Il crollo c’è stato con il PD. Ero poco convinto dell’operazione, mi sembrava più una questione di ceto politico che di cultura politica. Purtroppo la previsione si è rilevata giusta. La cosa ha avuto un apice positivo con la segreteria Bersani, a cui però è un seguito il crollo renziano, che io interpreto come un compimento del veltronismo iscritto nel DNA di quel partito. E così: tasso molto alto di convinzione con Bersani, disciplina per tutto il resto, sinché ho detto: Renzi ve lo tenete voi, io non c’entro niente per davvero, arrivederci e nemmeno grazie. Non ho mai votato renzianamente: per me una medaglia sul petto. Da quel momento il mio voto si è tenuto ben distante dal PD. A Roma non ho nemmeno votato Giachetti al ballottaggio. Tenetevelo, non mi interessa. Soprattutto dopo la schifezza della rimozione notarile di Marino. Un’unica eccezione, il voto europeo al medico di Lampedusa Pietro Bartolo, ma per ragioni più umanitarie che politiche.

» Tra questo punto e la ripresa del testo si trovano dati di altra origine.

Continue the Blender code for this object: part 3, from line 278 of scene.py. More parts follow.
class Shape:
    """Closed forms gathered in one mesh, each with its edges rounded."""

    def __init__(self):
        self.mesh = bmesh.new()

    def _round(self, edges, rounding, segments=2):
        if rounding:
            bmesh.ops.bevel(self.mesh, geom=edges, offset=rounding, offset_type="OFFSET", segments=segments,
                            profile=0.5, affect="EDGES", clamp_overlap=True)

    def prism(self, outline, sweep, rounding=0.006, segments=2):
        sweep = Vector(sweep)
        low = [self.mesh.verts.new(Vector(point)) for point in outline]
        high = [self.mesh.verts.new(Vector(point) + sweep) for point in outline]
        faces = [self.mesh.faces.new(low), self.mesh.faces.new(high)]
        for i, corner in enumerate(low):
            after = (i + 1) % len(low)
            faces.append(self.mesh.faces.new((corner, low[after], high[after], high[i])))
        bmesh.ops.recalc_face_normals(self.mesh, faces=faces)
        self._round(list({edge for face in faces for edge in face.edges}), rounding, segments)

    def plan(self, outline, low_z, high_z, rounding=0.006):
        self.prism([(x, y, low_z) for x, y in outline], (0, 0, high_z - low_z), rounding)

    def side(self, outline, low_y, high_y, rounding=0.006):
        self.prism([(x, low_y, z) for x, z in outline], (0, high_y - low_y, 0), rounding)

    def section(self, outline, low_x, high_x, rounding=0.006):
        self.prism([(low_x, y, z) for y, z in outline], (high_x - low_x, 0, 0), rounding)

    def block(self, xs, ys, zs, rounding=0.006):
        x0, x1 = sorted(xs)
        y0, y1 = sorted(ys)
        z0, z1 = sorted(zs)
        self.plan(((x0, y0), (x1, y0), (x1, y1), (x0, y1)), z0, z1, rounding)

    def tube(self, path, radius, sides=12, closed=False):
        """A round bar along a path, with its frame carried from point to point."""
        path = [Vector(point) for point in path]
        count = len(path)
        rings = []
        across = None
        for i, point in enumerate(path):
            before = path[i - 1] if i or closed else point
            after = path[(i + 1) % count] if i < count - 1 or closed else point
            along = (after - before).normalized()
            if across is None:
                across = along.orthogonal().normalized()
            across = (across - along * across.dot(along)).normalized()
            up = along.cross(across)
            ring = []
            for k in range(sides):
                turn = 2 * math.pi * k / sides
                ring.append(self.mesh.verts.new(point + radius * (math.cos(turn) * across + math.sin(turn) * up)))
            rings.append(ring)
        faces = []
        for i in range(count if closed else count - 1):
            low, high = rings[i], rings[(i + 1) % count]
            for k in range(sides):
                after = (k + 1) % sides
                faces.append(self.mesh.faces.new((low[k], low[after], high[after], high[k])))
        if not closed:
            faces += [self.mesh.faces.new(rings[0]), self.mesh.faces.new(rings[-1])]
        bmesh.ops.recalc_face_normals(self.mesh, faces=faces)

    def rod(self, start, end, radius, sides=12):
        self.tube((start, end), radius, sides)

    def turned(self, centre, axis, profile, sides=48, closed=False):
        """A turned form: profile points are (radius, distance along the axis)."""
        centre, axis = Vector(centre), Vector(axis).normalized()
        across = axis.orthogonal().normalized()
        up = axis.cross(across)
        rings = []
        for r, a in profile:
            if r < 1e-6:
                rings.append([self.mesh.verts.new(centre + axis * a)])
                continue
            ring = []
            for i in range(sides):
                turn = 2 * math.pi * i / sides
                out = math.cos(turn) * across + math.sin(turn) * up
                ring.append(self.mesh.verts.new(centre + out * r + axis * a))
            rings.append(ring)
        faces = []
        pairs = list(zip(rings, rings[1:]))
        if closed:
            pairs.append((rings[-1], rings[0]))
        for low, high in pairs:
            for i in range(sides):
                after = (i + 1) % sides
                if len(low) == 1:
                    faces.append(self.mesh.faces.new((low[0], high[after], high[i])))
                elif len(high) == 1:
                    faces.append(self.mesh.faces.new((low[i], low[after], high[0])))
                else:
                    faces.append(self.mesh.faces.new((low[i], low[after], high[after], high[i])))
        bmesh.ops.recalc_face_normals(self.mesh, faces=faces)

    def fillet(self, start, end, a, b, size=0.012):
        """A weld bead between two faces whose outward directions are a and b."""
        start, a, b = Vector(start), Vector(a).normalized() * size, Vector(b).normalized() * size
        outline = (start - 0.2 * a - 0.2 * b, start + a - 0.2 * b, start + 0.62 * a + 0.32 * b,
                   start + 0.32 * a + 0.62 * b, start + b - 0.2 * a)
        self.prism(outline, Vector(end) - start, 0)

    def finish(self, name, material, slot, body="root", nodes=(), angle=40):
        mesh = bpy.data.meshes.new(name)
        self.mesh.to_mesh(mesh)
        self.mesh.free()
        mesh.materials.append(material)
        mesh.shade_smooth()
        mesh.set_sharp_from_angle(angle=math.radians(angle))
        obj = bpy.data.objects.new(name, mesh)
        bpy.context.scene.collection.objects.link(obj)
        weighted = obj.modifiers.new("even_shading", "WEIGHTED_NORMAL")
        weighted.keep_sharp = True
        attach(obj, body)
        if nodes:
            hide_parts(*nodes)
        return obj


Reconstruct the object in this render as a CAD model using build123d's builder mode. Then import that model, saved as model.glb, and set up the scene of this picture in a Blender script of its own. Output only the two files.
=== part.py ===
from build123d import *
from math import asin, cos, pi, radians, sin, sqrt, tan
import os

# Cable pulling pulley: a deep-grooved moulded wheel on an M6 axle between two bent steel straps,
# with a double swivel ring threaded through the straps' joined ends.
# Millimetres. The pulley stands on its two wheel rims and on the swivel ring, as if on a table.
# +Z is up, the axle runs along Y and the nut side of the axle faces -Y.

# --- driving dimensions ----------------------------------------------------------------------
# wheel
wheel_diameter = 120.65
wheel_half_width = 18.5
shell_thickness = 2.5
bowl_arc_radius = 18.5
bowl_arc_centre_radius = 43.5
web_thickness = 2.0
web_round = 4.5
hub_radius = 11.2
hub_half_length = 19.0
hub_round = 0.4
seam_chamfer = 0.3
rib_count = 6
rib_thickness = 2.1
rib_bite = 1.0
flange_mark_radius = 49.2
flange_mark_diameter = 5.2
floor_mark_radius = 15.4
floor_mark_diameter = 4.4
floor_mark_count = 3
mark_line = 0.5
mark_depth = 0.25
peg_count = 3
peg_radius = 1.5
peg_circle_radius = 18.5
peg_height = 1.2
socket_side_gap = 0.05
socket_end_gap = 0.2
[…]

Campagna elettorale pesante, dicevo, ma anche leggera. Perché? Perché stavolta ho deciso di votare mettendo assolutamente da parte la disciplina, che mi avrebbe costretto a scegliere il PD: per la presenza di Articolo Uno al suo interno e, soprattutto, per l’esplicita (e forse un po’ sofferente) indicazione di voto che ha dato Bersani. Non posso votare PD, questo PD, non chiedetemelo. Una volta, uno come me sarebbe passato per traditore, oggi chissà. Non voglio più impugnare bandiere che non sento come mie, né fare mie parole d’ordine che non apprezzo. Se ci fossero ancora i partiti e le comunità politiche, la disciplina avrebbe un senso, ma così no. La tragedia rischia di diventare farsa. Quindi stavolta si cambia.

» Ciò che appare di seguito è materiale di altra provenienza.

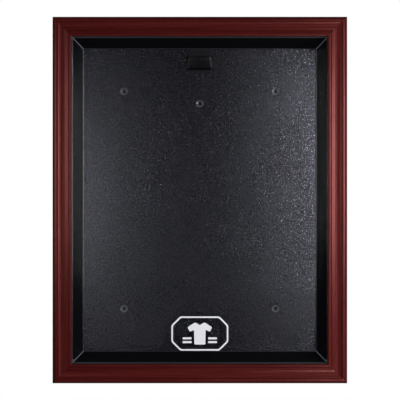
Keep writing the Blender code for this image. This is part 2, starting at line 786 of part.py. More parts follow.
def main():
    clear_scene()
    door_axis = joint_empty("door_hinge_axis", (HINGE_X, HINGE_Y, 0))
    bpy.context.view_layer.update()
    moulding = build_moulding(door_axis)
    build_glazing(door_axis)
    build_crest(door_axis)
    boards = build_case()
    build_tray(boards)
    build_bracket()
    build_hinges(boards, moulding, door_axis)
    for name, level in zip(("upper", "lower"), LATCH_Z):
        build_latch(name, level, boards, moulding, door_axis)


main()
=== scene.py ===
"""Looks of the hinged jersey display frame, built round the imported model."""

import json
import math

import bmesh
import bpy
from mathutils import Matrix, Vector

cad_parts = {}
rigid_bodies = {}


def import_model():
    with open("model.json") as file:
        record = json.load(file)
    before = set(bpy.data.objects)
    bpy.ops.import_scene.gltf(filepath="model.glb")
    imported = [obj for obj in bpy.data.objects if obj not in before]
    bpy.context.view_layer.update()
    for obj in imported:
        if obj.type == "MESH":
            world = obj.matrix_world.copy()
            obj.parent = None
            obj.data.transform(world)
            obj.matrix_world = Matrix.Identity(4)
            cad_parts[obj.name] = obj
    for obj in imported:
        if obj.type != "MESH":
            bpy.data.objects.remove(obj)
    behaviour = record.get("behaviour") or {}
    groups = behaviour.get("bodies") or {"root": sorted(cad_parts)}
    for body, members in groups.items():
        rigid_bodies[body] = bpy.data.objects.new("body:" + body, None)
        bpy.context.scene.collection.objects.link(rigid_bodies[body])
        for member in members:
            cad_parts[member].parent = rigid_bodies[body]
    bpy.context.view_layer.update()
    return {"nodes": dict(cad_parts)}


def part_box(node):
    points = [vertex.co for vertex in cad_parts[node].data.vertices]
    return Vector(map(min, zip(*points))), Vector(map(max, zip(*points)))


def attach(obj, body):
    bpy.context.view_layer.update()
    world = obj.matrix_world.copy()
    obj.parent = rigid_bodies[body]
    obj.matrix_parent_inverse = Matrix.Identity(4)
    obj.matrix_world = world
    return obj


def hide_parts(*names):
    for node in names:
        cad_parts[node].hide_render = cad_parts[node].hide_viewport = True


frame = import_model()

MM = 0.001
GAP = 0.3 * MM

# ---- places taken from the frame ----------------------------------------------------------
DOOR_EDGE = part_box("left_stile")[0]  # the moulding's lower left front corner
HALF_WIDTH, HALF_HEIGHT = -DOOR_EDGE.x, -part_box("bottom_rail")[0].z
DOOR_FRONT = DOOR_EDGE.y
DOOR_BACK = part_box("left_stile")[1].y
TRAY_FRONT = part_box("tray")[0].y
TRAY_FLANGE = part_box("tray")[1]
TRAY_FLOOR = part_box("bracket_plate")[1].y + GAP
BRACKET_LOW, BRACKET_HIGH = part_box("hanger_bracket")
CREST_LOW, CREST_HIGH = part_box("crest_border")

# ---- sizes --------------------------------------------------------------------------------
FACE_WIDTH = 56.4 * MM
RABBET_EDGE = 47.0 * MM
RABBET_DEPTH = 11.5 * MM
MITRE_GAP = 0.22 * MM
TRAY_SHEET = 2.2 * MM
MOUTH_HALF = (371.4 * MM, 474.0 * MM)
WALL_DRAFT = 27.1 * MM
MOUTH_CORNER = 10.0 * MM
FLOOR_CORNER = 4.0 * MM
MOUTH_BEND = 3.0 * MM
FLOOR_BEND = 5.0 * MM
DISHES = [(x * MM, z * MM) for x in (-224, 224) for z in (-321, 321)] + [(0, 285 * MM)]
DISH_RINGS = [  # radius and depth behind the tray's floor, in millimetres
    (12.0, 0),
    (11.6, 0.08),
    (11.2, 0.25),
    (4.8, 3.15),
    (4.4, 3.32),
    (4.0, 3.4),
    (3.0, 3.4),
    (2.6, 3.7),
]
VENTS = [(-108 * MM, 428 * MM), (-4 * MM, -307 * MM)]
VENT_RADIUS = 2.0 * MM
# the crest's own sizes, in millimetres
CREST_LINE = 4.6
CREST_CHAMFER = 26.0
HALF_SHIRT = [(7, 31), (15, 32), (36, 18), (29, 5), (17, 11), (16, -32)]
SHIRT_NECK = (0, 24)
BAR_START, BAR_END = 24.0, 50.0
BAR_LEVELS = (-14.0, -25.0)
BAR_HALF_HEIGHT = 3.0
POCKET_RADIUS = 10.0 * MM
POCKET_OUT = 13.0 * MM  # the pocket's middle, out from the bracket's back
POCKET_UP = 21.6 * MM  # and up from the bracket's underside
POCKET_HALF = 30.0 * MM
POCKET_PAST_TOP = 20.0 * MM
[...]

Ovviamente, non rinnego un punto delle mie convinzioni. Come diceva Berlinguer e come ripete Bersani, nei momenti di crisi mi rifaccio ai miei ideali di gioventù, che io sintetizzo così: il riscatto degli ultimi e degli sfruttati. Fuori di questo la politica è roba da notabili, da professionisti nel senso peggiore, da maneggioni, o peggio da avventurieri, da membri di un clan, di una cosca, diventa un’attività preda degli interessi privati di chi cerca una carriera o una soluzione ai propri problemi personali. Solo l’attenzione vera agli ultimi, ai subordinati, agli sfruttati nobilita il nostro impegno quotidiano, rende la politica davvero azione pubblica, impegno per la polis, pratica per il bene comune. Ho pensato che solo questa dovesse essere la mia disciplina politica, e che il mio voto dovesse derivare, quasi dedursi, solo a partire da questi ideali. Che ritengo un’invariante assoluta.